**What to produce**: The entries below are to be repeated exactly as they stand.

**Given data**:
::::::::
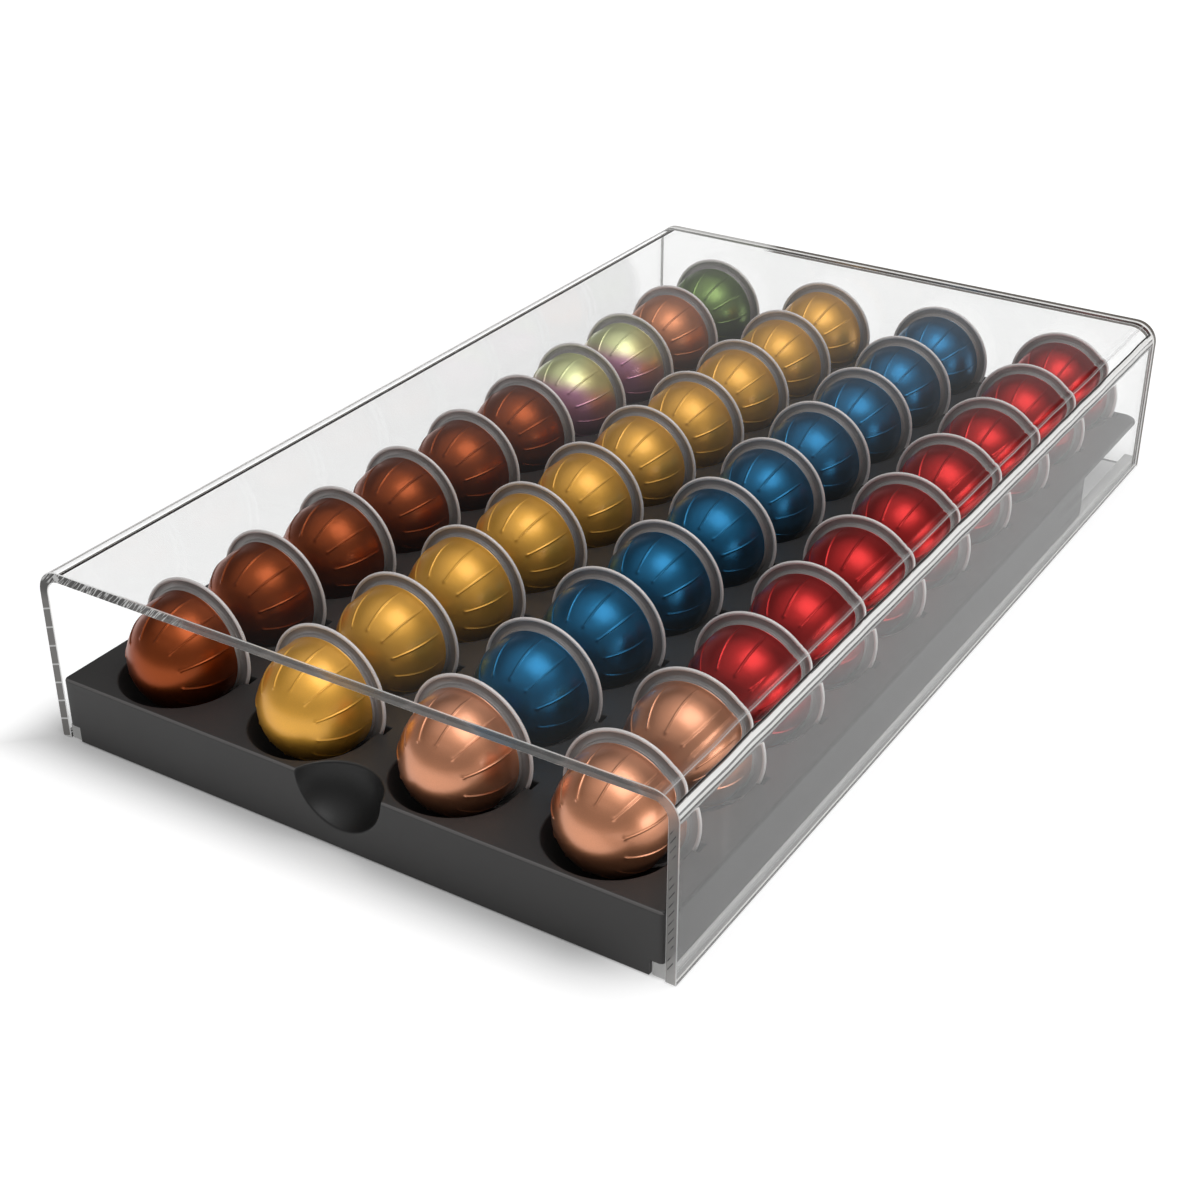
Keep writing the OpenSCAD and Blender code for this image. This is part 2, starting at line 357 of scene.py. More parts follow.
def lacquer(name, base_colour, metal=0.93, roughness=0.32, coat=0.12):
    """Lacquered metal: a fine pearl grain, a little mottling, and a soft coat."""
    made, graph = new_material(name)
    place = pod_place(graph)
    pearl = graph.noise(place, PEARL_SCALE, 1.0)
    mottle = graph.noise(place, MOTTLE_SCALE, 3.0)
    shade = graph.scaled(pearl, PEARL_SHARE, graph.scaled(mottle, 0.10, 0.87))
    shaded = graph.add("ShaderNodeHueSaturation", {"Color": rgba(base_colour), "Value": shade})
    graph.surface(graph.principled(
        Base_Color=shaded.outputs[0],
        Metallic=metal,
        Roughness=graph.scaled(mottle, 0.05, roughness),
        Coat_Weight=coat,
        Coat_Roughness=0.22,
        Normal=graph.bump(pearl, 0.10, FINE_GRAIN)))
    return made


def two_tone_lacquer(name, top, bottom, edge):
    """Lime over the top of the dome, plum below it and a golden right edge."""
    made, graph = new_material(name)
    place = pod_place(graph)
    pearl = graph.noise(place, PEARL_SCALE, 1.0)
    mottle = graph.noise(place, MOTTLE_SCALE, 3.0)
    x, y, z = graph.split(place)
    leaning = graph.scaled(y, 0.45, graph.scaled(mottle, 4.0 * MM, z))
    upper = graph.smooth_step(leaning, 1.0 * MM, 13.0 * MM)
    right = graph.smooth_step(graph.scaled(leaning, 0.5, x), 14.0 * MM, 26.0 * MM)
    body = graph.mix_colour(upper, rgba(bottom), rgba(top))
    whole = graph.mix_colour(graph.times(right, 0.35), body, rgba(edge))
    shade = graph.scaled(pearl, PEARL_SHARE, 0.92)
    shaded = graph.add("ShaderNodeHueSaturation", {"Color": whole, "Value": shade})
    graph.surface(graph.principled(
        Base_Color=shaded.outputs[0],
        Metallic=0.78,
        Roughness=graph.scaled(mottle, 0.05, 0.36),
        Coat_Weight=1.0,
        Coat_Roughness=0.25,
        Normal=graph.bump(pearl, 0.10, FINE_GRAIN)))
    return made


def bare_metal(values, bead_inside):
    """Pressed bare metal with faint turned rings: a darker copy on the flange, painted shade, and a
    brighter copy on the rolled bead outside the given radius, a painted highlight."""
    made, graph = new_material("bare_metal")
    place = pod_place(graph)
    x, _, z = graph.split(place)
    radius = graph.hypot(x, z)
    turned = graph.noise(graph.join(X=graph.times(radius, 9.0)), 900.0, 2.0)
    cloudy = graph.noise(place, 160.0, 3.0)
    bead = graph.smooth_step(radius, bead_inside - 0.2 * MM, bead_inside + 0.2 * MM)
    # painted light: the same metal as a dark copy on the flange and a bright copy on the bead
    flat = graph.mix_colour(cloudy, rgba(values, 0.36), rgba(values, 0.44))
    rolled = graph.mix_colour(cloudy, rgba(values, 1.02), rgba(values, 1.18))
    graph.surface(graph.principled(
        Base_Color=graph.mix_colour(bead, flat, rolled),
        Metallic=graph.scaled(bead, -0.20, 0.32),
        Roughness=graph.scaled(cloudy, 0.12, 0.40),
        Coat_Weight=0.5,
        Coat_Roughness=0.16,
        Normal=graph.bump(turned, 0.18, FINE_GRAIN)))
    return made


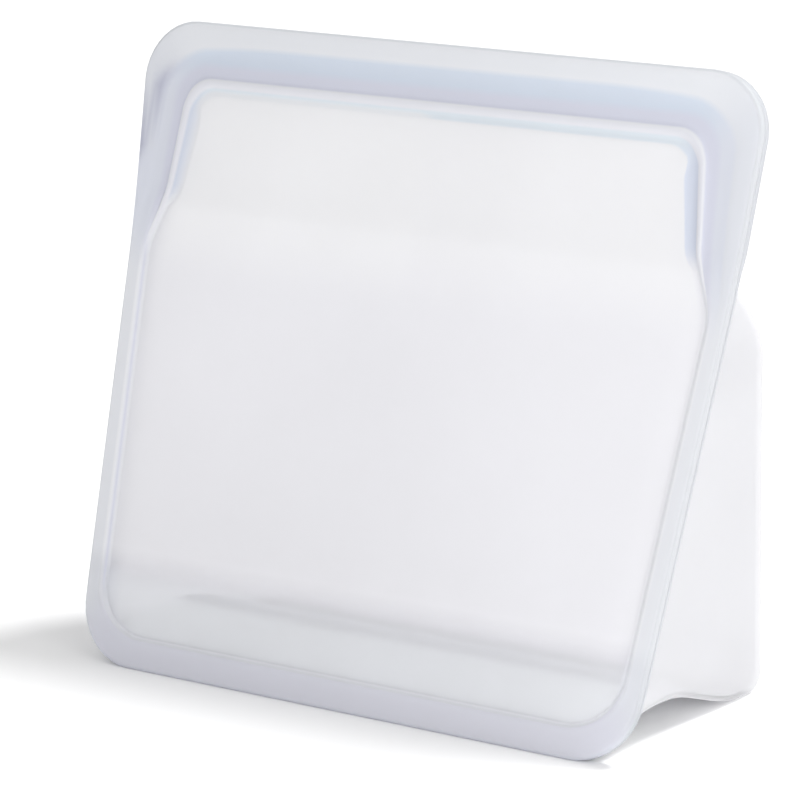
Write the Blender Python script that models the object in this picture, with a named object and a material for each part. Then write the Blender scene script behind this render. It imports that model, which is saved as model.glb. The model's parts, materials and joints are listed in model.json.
::::::::
**Written reply**:
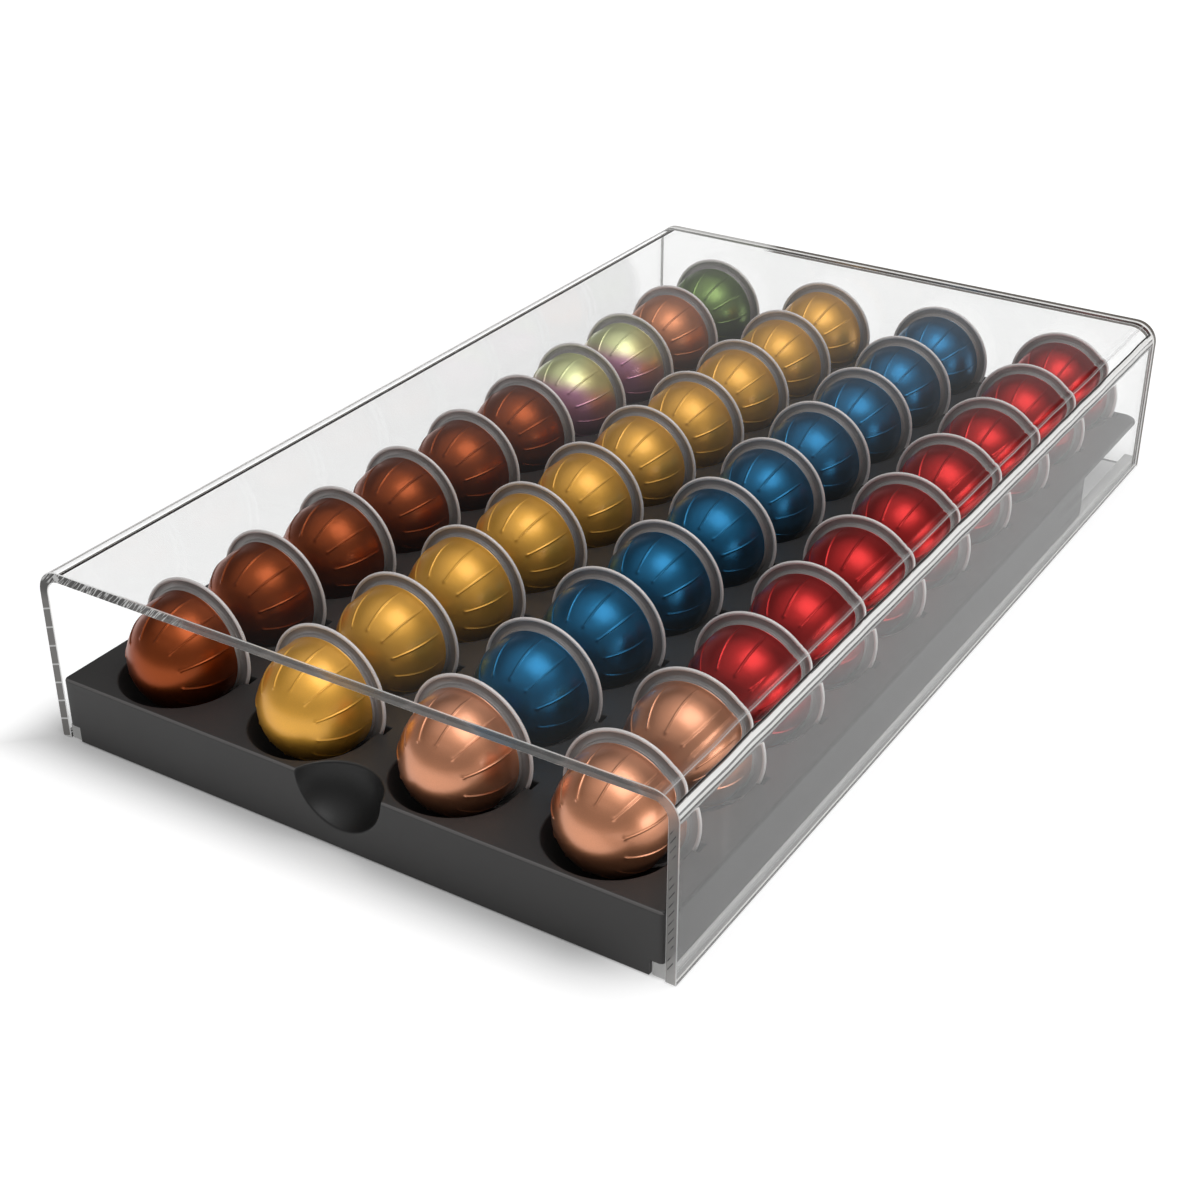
Keep writing the OpenSCAD and Blender code for this image. This is part 2, starting at line 357 of scene.py. More parts follow.
def lacquer(name, base_colour, metal=0.93, roughness=0.32, coat=0.12):
    """Lacquered metal: a fine pearl grain, a little mottling, and a soft coat."""
    made, graph = new_material(name)
    place = pod_place(graph)
    pearl = graph.noise(place, PEARL_SCALE, 1.0)
    mottle = graph.noise(place, MOTTLE_SCALE, 3.0)
    shade = graph.scaled(pearl, PEARL_SHARE, graph.scaled(mottle, 0.10, 0.87))
    shaded = graph.add("ShaderNodeHueSaturation", {"Color": rgba(base_colour), "Value": shade})
    graph.surface(graph.principled(
        Base_Color=shaded.outputs[0],
        Metallic=metal,
        Roughness=graph.scaled(mottle, 0.05, roughness),
        Coat_Weight=coat,
        Coat_Roughness=0.22,
        Normal=graph.bump(pearl, 0.10, FINE_GRAIN)))
    return made


def two_tone_lacquer(name, top, bottom, edge):
    """Lime over the top of the dome, plum below it and a golden right edge."""
    made, graph = new_material(name)
    place = pod_place(graph)
    pearl = graph.noise(place, PEARL_SCALE, 1.0)
    mottle = graph.noise(place, MOTTLE_SCALE, 3.0)
    x, y, z = graph.split(place)
    leaning = graph.scaled(y, 0.45, graph.scaled(mottle, 4.0 * MM, z))
    upper = graph.smooth_step(leaning, 1.0 * MM, 13.0 * MM)
    right = graph.smooth_step(graph.scaled(leaning, 0.5, x), 14.0 * MM, 26.0 * MM)
    body = graph.mix_colour(upper, rgba(bottom), rgba(top))
    whole = graph.mix_colour(graph.times(right, 0.35), body, rgba(edge))
    shade = graph.scaled(pearl, PEARL_SHARE, 0.92)
    shaded = graph.add("ShaderNodeHueSaturation", {"Color": whole, "Value": shade})
    graph.surface(graph.principled(
        Base_Color=shaded.outputs[0],
        Metallic=0.78,
        Roughness=graph.scaled(mottle, 0.05, 0.36),
        Coat_Weight=1.0,
        Coat_Roughness=0.25,
        Normal=graph.bump(pearl, 0.10, FINE_GRAIN)))
    return made


def bare_metal(values, bead_inside):
    """Pressed bare metal with faint turned rings: a darker copy on the flange, painted shade, and a
    brighter copy on the rolled bead outside the given radius, a painted highlight."""
    made, graph = new_material("bare_metal")
    place = pod_place(graph)
    x, _, z = graph.split(place)
    radius = graph.hypot(x, z)
    turned = graph.noise(graph.join(X=graph.times(radius, 9.0)), 900.0, 2.0)
    cloudy = graph.noise(place, 160.0, 3.0)
    bead = graph.smooth_step(radius, bead_inside - 0.2 * MM, bead_inside + 0.2 * MM)
    # painted light: the same metal as a dark copy on the flange and a bright copy on the bead
    flat = graph.mix_colour(cloudy, rgba(values, 0.36), rgba(values, 0.44))
    rolled = graph.mix_colour(cloudy, rgba(values, 1.02), rgba(values, 1.18))
    graph.surface(graph.principled(
        Base_Color=graph.mix_colour(bead, flat, rolled),
        Metallic=graph.scaled(bead, -0.20, 0.32),
        Roughness=graph.scaled(cloudy, 0.12, 0.40),
        Coat_Weight=0.5,
        Coat_Roughness=0.16,
        Normal=graph.bump(turned, 0.18, FINE_GRAIN)))
    return made


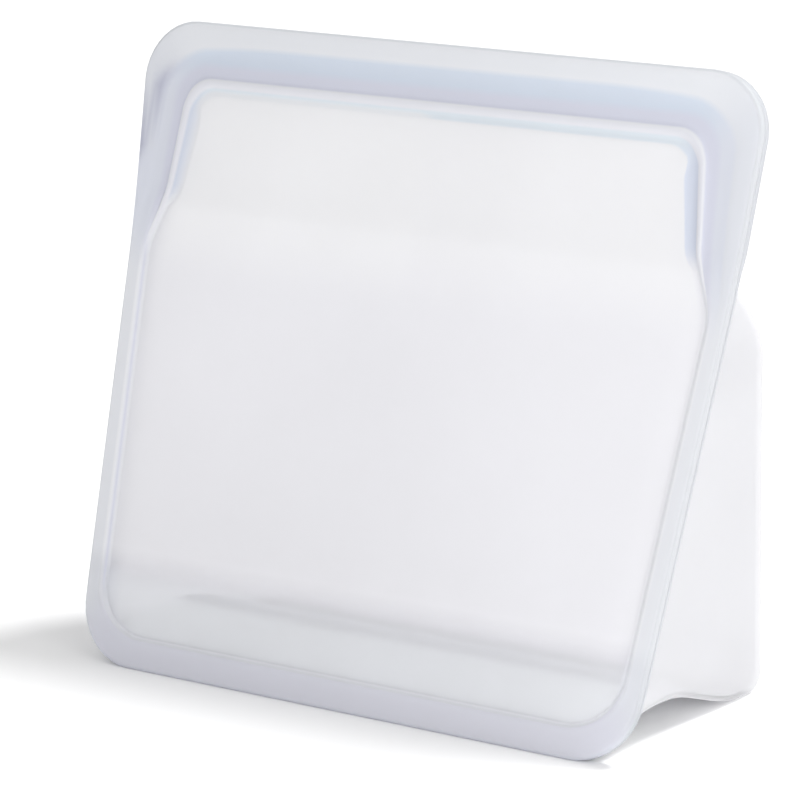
Write the Blender Python script that models the object in this picture, with a named object and a material for each part. Then write the Blender scene script behind this render. It imports that model, which is saved as model.glb. The model's parts, materials and joints are listed in model.json.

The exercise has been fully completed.